:: STATED EXERCISE ::
Write out exactly the lines running from the one that contains "obj.parent = None" through the end of the material.

## BEGIN GIVEN DATA

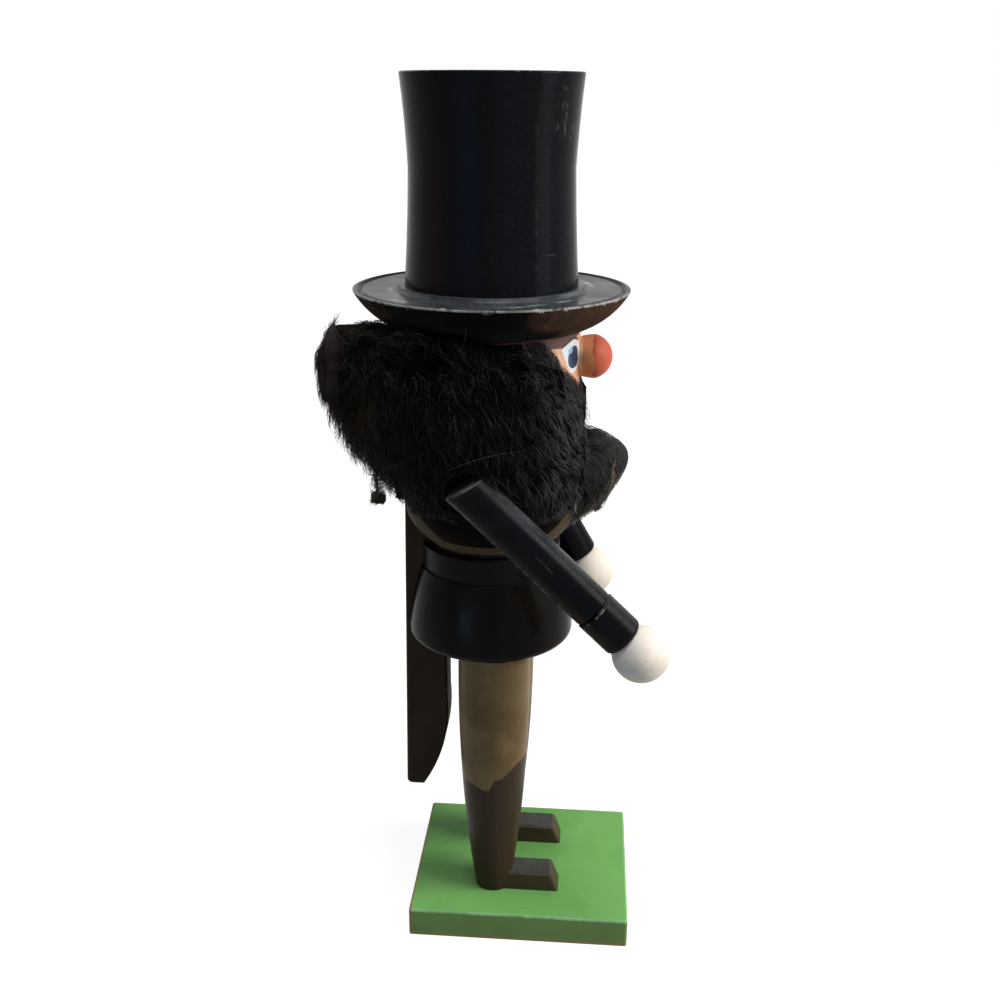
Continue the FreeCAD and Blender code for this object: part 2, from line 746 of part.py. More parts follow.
def hat_brim():
    """The dished brim: a curved underside, a lip with a groove inside it, and a ring that seats the crown."""
    rim_top = "brim_thickness - brim_rim_drop"
    lip = "brim_radius - brim_lip_width"
    ring = "crown_foot_radius + crown_ring_width"
    dish = "brim_thickness - brim_dish_depth"
    points = [
        (HAT_HOLE, "0"),
        ("head_radius", "0"),
        ("brim_radius", f"{rim_top} - brim_edge_height"),
        ("brim_radius", f"{rim_top} - brim_edge_height / 3"),
        (lip, rim_top),
        (f"{lip} - brim_groove_width / 2", f"{rim_top} - brim_groove_depth"),
        (f"{lip} - brim_groove_width", f"{dish} + brim_groove_depth / 4"),
        (f"{ring} + crown_cove_radius / 2", dish),
        (ring, "brim_thickness"),
        (HAT_HOLE, "brim_thickness"),
    ]
    arcs = {1: ("brim_under_radius", OUTWARD), 7: ("crown_cove_radius", INWARD)}
    body = turned("hat_brim", points, arcs)
    place(body, z=HAT_SEAT)
    keep(body, "hat_brim")


def hat_crown():
    """The tall turned crown, narrowest a little above its middle."""
    points = [
        (HAT_HOLE, "0"),
        ("crown_foot_radius", "0"),
        ("crown_waist_radius", "crown_waist_height"),
        ("crown_top_radius", "crown_height"),
        ("0", "crown_height"),
        ("0", "hat_dowel_in_crown + dowel_end_gap"),
        (HAT_HOLE, "hat_dowel_in_crown + dowel_end_gap"),
    ]
    arcs = {1: ("crown_lower_curve", INWARD), 2: ("crown_upper_curve", INWARD)}
    body = turned("hat_crown", points, arcs)
    dress_edges(body, "Fillet", "crown_top_edge", "crown_edge_round", at_height("crown_height"))
    place(body, z=CROWN_SEAT)
    keep(body, "hat_crown")


def dowels():
    """Every dowel that joins two turned pieces."""
    pairs = {"ankle": [], "hip": [], "waist": [], "neck": [], "hand": []}
    half = "dowel_length / 2"
    for side, sign in SIDES:
        leg_x, spread = f"{sign} * leg_spread", f"{sign} * body_dowel_spread"
        foot = "base_floor_wall + dowel_end_gap"
        ankle_length = f"base_thickness - ( {foot} ) + {half}"
        rods = {
            "ankle": dowel(f"ankle_{side}", "dowel_radius", ankle_length, leg_x, "- leg_forward", foot),
            "hip": dowel(f"hip_{side}", "dowel_radius", "dowel_length", leg_x, "- leg_forward", f"{LEG_TOP} - {half}"),
            "waist": dowel(f"waist_{side}", "dowel_radius", "dowel_length", spread, "0", f"{WAIST} - {half}"),
        }
        neck_y = "- neck_dowel_forward"
        rods["neck"] = dowel(f"neck_{side}", "dowel_radius", "dowel_length", spread, neck_y, f"{SEAM} - {half}")
        turn = f"90 + {ARM_ANGLE[side]}"
        y, z = along_arm(side, "( arm_length - hand_dowel_length / 2 )")
        arm_x = f"{sign} * {ARM_OFFSET}"
        rods["hand"] = dowel(f"wrist_{side}", "hand_dowel_radius", "hand_dowel_length", arm_x, y, z, X_AXIS, turn)
        for joint, rod in rods.items():
            pairs[joint].append(rod)
        middle = f"{sign} * ( chest_radius + arm_body_gap / 2 )"
        name = f"shoulder_dowel_{side}"
        height = f"{SEAM} - {SHOULDER_DROP[side]}"
        start = f"{middle} - {half}"
        behind = SHOULDER_BEHIND[side]
        keep(dowel(name, "dowel_radius", "dowel_length", start, behind, height, Y_AXIS, "90"), name)
    for joint, rods in pairs.items():
        dowel_pair(f"{joint}_dowels", rods)
    length = "brim_thickness + hat_dowel_in_head + hat_dowel_in_crown"
    start = f"{HAT_SEAT} - hat_dowel_in_head"
    keep(dowel("hat_dowel", "hat_dowel_radius", length, z=start), "hat_dowel")


def quarter(across, along):
    """The radius of a quarter turn between two reaches, equal to both where they are alike."""
    return f"( ( {across} ) ^ 2 + ( {along} ) ^ 2 ) / ( {across} + {along} )"


def fur_mass(name, levels):
    """A soft body lofted through level outlines of (height, points, arcs)."""
    body = DOCUMENT.addObject("PartDesign::Body", name)
    sketches = []
    for index, (height, points, arcs) in enumerate(levels):
        sketches.append(outline(sketch_on(body, f"{name}_level{index}", "XY_Plane", height), points, arcs))
    loft = body.newObject("PartDesign::AdditiveLoft", f"{name}_loft")
    loft.Profile = sketches[0]
    loft.Sections = sketches[1:]
    loft.Ruled = False
    DOCUMENT.recompute()
    return body


def hair_levels():
    """The hair's level outlines: four quarter turns each, from the collar up under the brim."""
    for level in ("foot", "nape", "ear", "temple", "brow", "top", "crest"):
        back, front, side = (f"hair_{level}_{reach}" for reach in ("back", "front", "side"))
        middle = f"( {back} - {front} ) / 2"
        points = [("0", f"- {front}"), (side, middle), ("0", back), (f"- {side}", middle)]
        turn = (quarter(side, f"( {back} + {front} ) / 2"), OUTWARD)
        yield f"{SEAM} + hair_{level}_height", points, {corner: turn for corner in range(4)}


def beard_levels():
    """The beard's level outlines: flat towards the jaw and chest, round to the front."""
    for level in ("end", "curl", "tip", "chin"):
        back, front, side = (f"beard_{level}_{reach}" for reach in ("back", "front", "side"))
        rear, fore = f"- jaw_reach - {back}", f"- jaw_reach - {front}"
        points = [("0", fore), (side, rear), (f"- {side}", rear)]
        turn = (quarter(side, f"( {front} - {back} )"), OUTWARD)
        yield f"{SEAM} + beard_{level}_height", points, {0: turn, 2: turn}


def brim_room():
    """The space under the brim's curved underside, from which the hair stays clear."""
    low = "- 2 * fur_gap"
    edge = f"brim_thickness - brim_rim_drop - brim_edge_height {low}"
    points = [("0", low), ("head_radius", low), ("brim_radius", edge), ("brim_radius", "2 * brim_thickness")]
    points.append(("0", "2 * brim_thickness"))
    body = turned("hair_brim_room", points, {1: ("brim_under_radius", OUTWARD)})
    place(body, z=HAT_SEAT)
    return body


def hair():
    """The fur round the head: cheeks, sides and back, open at the face and cleared for lever and arms."""
    mass = fur_mass("hair_mass", list(hair_levels()))
    foot = f"{SEAM} + hair_foot_height - 1"
    head = dowel("hair_inside", "chest_radius + fur_gap", f"{HAT_SEAT} - ( {foot} ) + 1", z=foot)
    mouth_top = f"{SEAM} + hair_mouth_height"
    cheek_top = f"{SEAM} + hair_cheek_height"
    eye = f"{SEAM} + hair_eye_height"
    lid = f"{SEAM} + hair_lid_height"
    top = f"{SEAM} + hair_crest_height + 1"
    face = [
        ("- hair_mouth_half_width", foot),
        ("hair_mouth_half_width", foot),
        ("hair_mouth_half_width", mouth_top),
        ("hair_face_half_width", cheek_top),
        ("hair_face_half_width", eye),
        ("hair_lid_half_width", lid),
        ("hair_lid_half_width", top),
        ("- hair_lid_half_width", top),
        ("- hair_lid_half_width", lid),
        ("- hair_face_half_width", eye),
        ("- hair_face_half_width", cheek_top),
        ("- hair_mouth_half_width", mouth_top),
    ]
    opening = padded("hair_face", "XZ_Plane", face, "2 * hair_temple_front")
    place(opening, y="- hair_temple_front - fur_gap")
    pocket = [("0", foot), ("hair_lever_reach", foot), ("hair_lever_reach", SEAM), ("0", SEAM)]
    lever = padded("hair_lever_room", "YZ_Plane", pocket, "lever_thickness + 2 * hair_lever_gap")
    cutters = [head, opening, lever, brim_room()]
    for side, sign in SIDES:
        y, z = along_arm(side, "( - arm_end_low - fur_arm_gap )")
        x = f"{sign} * {ARM_OFFSET}"
        radius = "arm_radius + cuff_swell + fur_arm_gap"
        turn = f"90 + {ARM_ANGLE[side]}"
        cutters.append(dowel(f"hair_arm_{side}", radius, "arm_length", x, y, z, X_AXIS, turn))
    away = DOCUMENT.addObject("Part::MultiFuse", "hair_cutters")
    away.Shapes = cutters
    fur = DOCUMENT.addObject("Part::Cut", "hair")
    fur.Base = mass
    fur.Tool = away
    DOCUMENT.recompute()
    keep(fur, "hair")


def beard():
    """The tuft glued to the front of the jaw, clear of the chest as the jaw drops."""
    keep(fur_mass("beard", list(beard_levels())), "beard")


def build():
    base_plinth()
    for side, sign in SIDES:
        shoe(side, sign)
        leg(side, sign)
        chest_cheek(side, sign)
        arm(side, sign)
        hand(side, sign)
    skirt_block()
    chest_core()
    head_block()
    jaw_lever()
    pivot_pin()
    nose()
    hat_brim()
    hat_crown()
    dowels()
    hair()
    beard()
    DOCUMENT.recompute()


def write_parts():
    """Checks every object and writes each sub-part to its own file."""
    for item in DOCUMENT.Objects:
        if "Invalid" in item.State or "Error" in item.State:
            raise ValueError(f"{item.Label} failed: {item.State}")
    os.makedirs("parts", exist_ok=True)
    for subpart in SUBPARTS:
        shape = subpart.Shape
        expected = 2 if subpart.Label.endswith("_dowels") else 1
        if shape.isNull() or not shape.isValid() or len(shape.Solids) != expected:
            raise ValueError(f"{subpart.Label} is not sound")
        shape.exportStep(f"parts/{subpart.Label}.step")
        print(f"{subpart.Label}: {shape.Volume / 1000:.1f} cm3")


build()
write_parts()
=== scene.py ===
import logging
import math
import random
from collections.abc import Callable, Iterable, Iterator
from dataclasses import dataclass, field
from enum import Enum

import bmesh
import bpy
from mathutils import Matrix, Vector, noise
from mathutils.bvhtree import BVHTree


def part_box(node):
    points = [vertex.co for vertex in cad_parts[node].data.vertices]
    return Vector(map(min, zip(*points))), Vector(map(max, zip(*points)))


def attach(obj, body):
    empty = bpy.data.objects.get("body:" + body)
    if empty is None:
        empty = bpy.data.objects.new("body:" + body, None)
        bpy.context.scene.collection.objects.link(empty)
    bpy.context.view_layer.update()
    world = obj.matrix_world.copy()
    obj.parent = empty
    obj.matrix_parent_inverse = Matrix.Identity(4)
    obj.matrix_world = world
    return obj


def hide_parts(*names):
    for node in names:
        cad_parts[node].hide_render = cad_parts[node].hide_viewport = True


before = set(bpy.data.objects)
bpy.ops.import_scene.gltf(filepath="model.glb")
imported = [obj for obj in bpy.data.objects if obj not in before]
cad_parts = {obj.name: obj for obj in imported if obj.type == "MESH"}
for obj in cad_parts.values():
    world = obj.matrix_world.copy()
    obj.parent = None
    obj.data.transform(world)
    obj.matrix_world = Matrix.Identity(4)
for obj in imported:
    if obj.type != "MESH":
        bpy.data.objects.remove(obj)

log = logging.getLogger("nutcracker")

MM = 0.001
SMOOTH = 180.0
LEAST_AREA = 1e-12
Z_AXIS = Vector((0, 0, 1))
FIGURE = "figure"
LEVER = "lever"

Colour = tuple[float, float, float, float]
Triple = tuple[float, float, float]
Pair = tuple[float, float]
Curve = tuple[Pair, ...]
Socket = bpy.types.NodeSocket


def srgb(red: int, green: int, blue: int) -> Colour:
    """A colour given in the 0 to 255 steps of a screen.

    Args:
        red: Its red.
        green: Its green.
        blue: Its blue.

    Returns:
        The colour in Blender's linear values, opaque.
    """
    steps = (step / 255 for step in (red, green, blue))
    linear = (s / 12.92 if s <= 0.04045 else ((s + 0.055) / 1.055) ** 2.4 for s in steps)
    return (*linear, 1.0)


def mm(*values: float) -> Vector:
    """A point given in millimetres."""
    return Vector(values) * MM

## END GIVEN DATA

:: EXERCISE SOLUTION ::
    obj.parent = None
    obj.data.transform(world)
    obj.matrix_world = Matrix.Identity(4)
for obj in imported:
    if obj.type != "MESH":
        bpy.data.objects.remove(obj)

log = logging.getLogger("nutcracker")

MM = 0.001
SMOOTH = 180.0
LEAST_AREA = 1e-12
Z_AXIS = Vector((0, 0, 1))
FIGURE = "figure"
LEVER = "lever"

Colour = tuple[float, float, float, float]
Triple = tuple[float, float, float]
Pair = tuple[float, float]
Curve = tuple[Pair, ...]
Socket = bpy.types.NodeSocket


def srgb(red: int, green: int, blue: int) -> Colour:
    """A colour given in the 0 to 255 steps of a screen.

    Args:
        red: Its red.
        green: Its green.
        blue: Its blue.

    Returns:
        The colour in Blender's linear values, opaque.
    """
    steps = (step / 255 for step in (red, green, blue))
    linear = (s / 12.92 if s <= 0.04045 else ((s + 0.055) / 1.055) ** 2.4 for s in steps)
    return (*linear, 1.0)


def mm(*values: float) -> Vector:
    """A point given in millimetres."""
    return Vector(values) * MM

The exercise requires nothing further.